Lulu dans ma rue est une conciergerie de quartier ©luludansmarue.org
Enfin, bien sûr, pour s’inspirer de la campagne, les villes se doivent d’intégrer plus d’espaces verts et de lieux de respiration dans leur conception. Car ils participent grandement à améliorer la santé des citadins (stress, pollution de l’air, …) mais aussi apportent de la fraîcheur en été. C’est aussi là où se promènent les habitants et où ces derniers vont pratiquer différentes activités. Comme par exemple, le projet de Toulouse Métropole qui propose de créer une sorte de « Central Park » sur l’Île du Ramier.
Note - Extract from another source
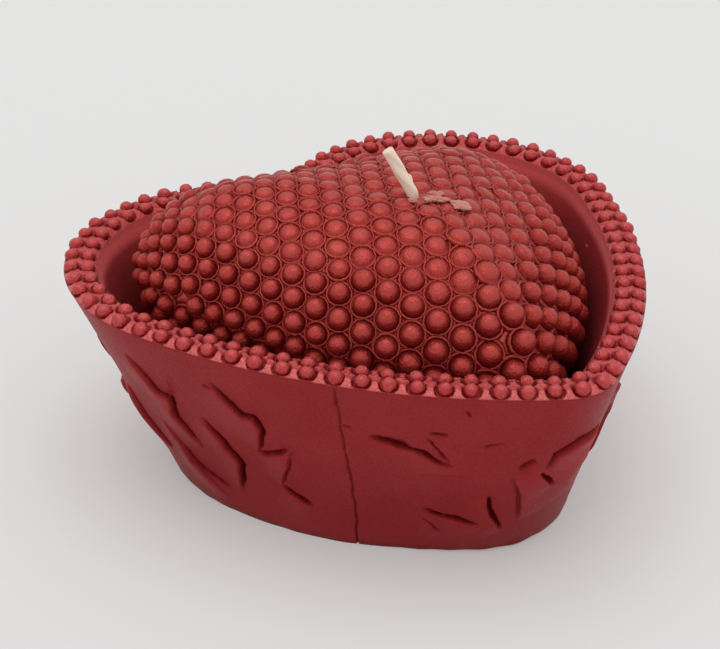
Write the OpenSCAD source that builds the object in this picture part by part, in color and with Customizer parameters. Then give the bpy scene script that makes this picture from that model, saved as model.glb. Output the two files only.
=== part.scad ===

Les villes remettent les espaces verts au cœur de leur ville et les considèrent comme des projets d’ampleur à part entière.
Mais la ville peut être elle aussi une source d’inspiration pour les campagnes ! Elle est le coeur d’une vie culturelle riche, elle accueille une grande diversité de populations, de cultures, d’activités, et représente ainsi un lieu d’ouverture sur le monde. C’est le foisonnement, l’imprévu, la découverte. Un mode de vie certes plus rythmé, mais qui possède aussi son charme et qui permet de s’épanouir dans une variété d’activités. La ville donne accès à une vie différente de celle de la campagne, qui est complémentaire. Il ne s’agit donc pas de créer un espace uniforme qui regrouperait ces deux univers, mais davantage de créer des ponts entre eux pour toujours plus de bonheur en ville.